1. With limited hours so there is still time to spend with kids and so we don’t spend my whole paycheck on childcare.  You’d think in a tough economy and a social context where more parents want to parent more, that we’d see an increase in smart, flexible, responsible part-time positions.  No.  Instead, most organizations are forcing more on overworked, underpaid employees in the strange American all-or-nothing principle.  I don’t get it, nor do I like it.  The parents I know could change the world, and the lucky ones get to do it in both ways at once: through paid work AND raising the next generation of citizens and leaders.

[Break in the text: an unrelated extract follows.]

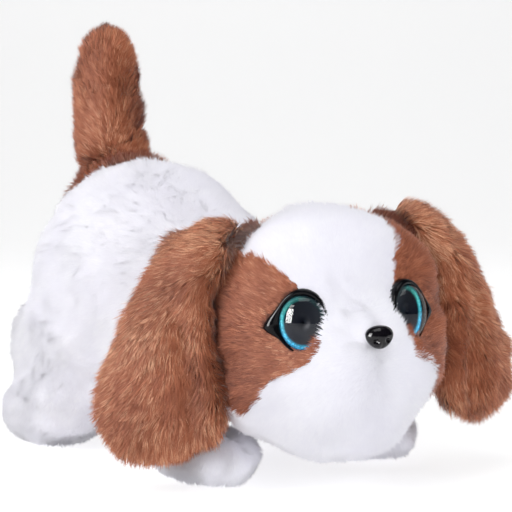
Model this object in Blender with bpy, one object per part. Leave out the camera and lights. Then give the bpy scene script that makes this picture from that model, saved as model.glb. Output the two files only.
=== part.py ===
"""Interactive plush puppy: sewn body over a plastic shell with batteries, board, speaker and tail drive.

The puppy faces -Y and +Z is up. Lengths below are in millimetres and are written to the scene in metres.
"""

import math

import bmesh
import bpy
import numpy as np
from mathutils import Matrix

MM = 0.001
ORIGIN = np.array([-1.2, 7.97, 0.0])  # centre of the footprint, in the frame the lengths below use

GAP = 0.4  # clearance between pieces that only lie against each other
RUNNING = 0.05  # radial clearance of a turning fit
SHARP = math.radians(42)  # edges that turn further than this stay crisp
PHASE = 0.17  # where the first corner of a turned shape stands, in radians

# Torso: the plush body as blended ellipsoids, each (centre, radii)
RUMP = ((0, 74, 69), (55, 59, 59))
CHEST = ((0, 12, 57), (48, 34, 44))
WAIST = ((0, 44, 59), (52, 50, 49))
TORSO_HEART = (0, 45, 60)
BLEND = 3.0

# Inner shell of the torso, a superellipsoid in two halves
SHELL_CENTRE = np.array([0.0, 57.0, 62.0])
SHELL_RADII = np.array([34.0, 60.0, 42.0])
SHELL_POWER = 3.0
WALL = 2.2

# Neck and head
NECK = np.array([0.0, -34.0, 0.0])  # the vertical axis the head turns on
NECK_TO_HEAD = 29.5
HEAD_HEIGHT = 64.0
HEAD_YAW = -18.0
HEAD_ROLL = -3.0
NOD_OFFSET = 17.5  # from the turning axis forward to the nodding axis
NOD_HEIGHT = 68.0
HEAD_HEART = (0, -12, -12)
CRANIUM = ((0, 0, 4), (48.5, 41, 48))
CRANIUM_BACK = 33.0
MUZZLE = ((0, -28, -14), (33, 26, 30))
CHIN = ((0, -20, -30), (30, 26, 24))
CHEEK = ((20, -8, -16), (27, 30, 24))
SKULL_CENTRE = np.array([0.0, -1.0, 3.0])
SKULL_RADII = np.array([38.0, 29.0, 37.0])
SKULL_BACK = 26.0
PATCH_THICKNESS = 3.0

# Eyes and nose, in the head's own frame
EYE_CENTRE = np.array([22.5, -33.0, 8.0])
EYE_YAW = 30.0
EYE_NARROW = 0.86
EYE_RADIUS = 12.6
NOSE_CENTRE = np.array([0.0, -53.0, 3.0])
NOSE_RADII = np.array([6.6, 4.4, 5.0])

# Tail and its drive
TAIL_PIVOT = np.array([0.0, 98.0, 86.0])
TAIL_WAY = np.array([0.0, 7.0, 103.0]) / math.hypot(7.0, 103.0)  # direction the tail stands in
MODULE = 1.0
SECTOR_TEETH = 36
SMALL_TEETH = 12
WHEEL_TEETH = 36
PINION_TEETH = 9
GEAR_HEIGHT = TAIL_PIVOT[2] - MODULE * (SECTOR_TEETH + SMALL_TEETH) / 2
PINION_X = -15.0
PIN_RADIUS = 2.0

# Batteries: three AAA cells side by side
CELL_RADIUS = 5.25
CELL_LENGTH = 44.5
CELL_PITCH = 11.5
BAY = (-20.0, 20.0, 42.0, 97.0, 20.0, 37.0)  # outside of the battery box: x, y and z limits


def rotation(axis, degrees):
    return np.array(Matrix.Rotation(math.radians(degrees), 3, axis))


YAW = rotation("Z", HEAD_YAW)
HEAD_CENTRE = NECK + YAW @ np.array([0, -NECK_TO_HEAD, 0]) + np.array([0, 0, HEAD_HEIGHT])
HEAD_TURN = YAW @ rotation("Y", HEAD_ROLL)


def place(rotate=None, move=(0, 0, 0)):
    """A function that carries points from a piece's own frame to the puppy's."""
    matrix = np.eye(3) if rotate is None else np.array(rotate)
    offset = np.array(move, float)
    return lambda points: np.asarray(points, float) @ matrix.T + offset


in_head = place(HEAD_TURN, HEAD_CENTRE)
in_yoke = place(YAW, NECK)


# ---------------------------------------------------------------- solids as (points, faces)


def moved(solid, carry):
    return carry(solid[0]), solid[1]


def box(x0, x1, y0, y1, z0, z1):
    points = [(x, y, z) for x in (x0, x1) for y in (y0, y1) for z in (z0, z1)]
    faces = [(0, 1, 3, 2), (4, 6, 7, 5), (0, 4, 5, 1), (2, 3, 7, 6), (0, 2, 6, 4), (1, 5, 7, 3)]
    return np.array(points, float), faces


def prism(outline, low, high, axis="Z"):
    """An outline drawn across an axis and run from low to high along it."""
    count = len(outline)
    order = {"Z": (0, 1, 2), "Y": (0, 2, 1), "X": (2, 0, 1)}[axis]
    flat = np.array([(u, v, h) for h in (low, high) for u, v in outline], float)
    faces = [tuple(range(count)), tuple(range(2 * count - 1, count - 1, -1))]
    faces += [(i, count + i, count + (i + 1) % count, (i + 1) % count) for i in range(count)]
    return flat[:, order], faces


def skin(rings, start=None, end=None, loop=False):
    """Rings of equal length joined in order, closed at the points start and end, or else by flat caps."""
    count = len(rings[0])
    points = [point for ring in rings for point in ring]
    faces = []
    spans = len(rings) if loop else len(rings) - 1
    for r in range(spans):
        a, b = r * count, ((r + 1) % len(rings)) * count
        faces += [(a + i, a + (i + 1) % count, b + (i + 1) % count, b + i) for i in range(count)]
    last = (len(rings) - 1) * count
    if start is not None:
        points.append(start)
        faces += [(len(points) - 1, (i + 1) % count, i) for i in range(count)]
    elif not loop:
        faces.append(tuple(range(count - 1, -1, -1)))
    if end is not None:
        points.append(end)
        faces += [(len(points) - 1, last + i, last + (i + 1) % count) for i in range(count)]
    elif not loop:
        faces.append(tuple(last + i for i in range(count)))
    return np.array(points, float), faces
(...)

2. With a passion for the field and an excellent match for my distinctive sets of skills and capacities.  Why aren’t there more (decently paying) jobs in the most creative and engaging fields of teaching and social change?  Don’t answer that.  I get it.  I just don’t like it.  Mostly, I can’t help thinking about how much positive change could happen if we actually embraced principles of prevention rather than treatment — if we made sure kids have what they need, and parents too.  If we got people interested in building things early, instead of teaching them to behave like a cog in a wheel or an arm in a factory.  The world is what we make it, friends.  Let’s make it something we want to inhabit.  That takes artists and engineers and organizers and teachers and doctors and environmentalists, and it takes cooperation and negotiation and the crafting of shared hope.

3. With a context and situation that permit and even encourage the recognition that all workers are human and deserving of dignity, flexibility, support, integrity, and engagement.  Being a parent has made me a better human and also, I believe, a better worker and supervisor.  And it has made me less patient with forms of interaction that are counterproductive.  Ask for people’s ideas.  Give them a chance to shine.  Be honest with them.  Encourage them to learn and grow.  Remind them that they’re not just laying brick upon brick, as the old story goes; they’re building a great cathedral.

This is all to say: I’m hopeful.  I’m hopeful that I can find ways to sustain us in the long haul, whether through writing or teaching or foundation work or crafting or consulting.  And for now, I’ve got a job I love with two tiny colleagues and one great big one and a shared vision of fun, love, and creativity.  Can’t beat that with a stick.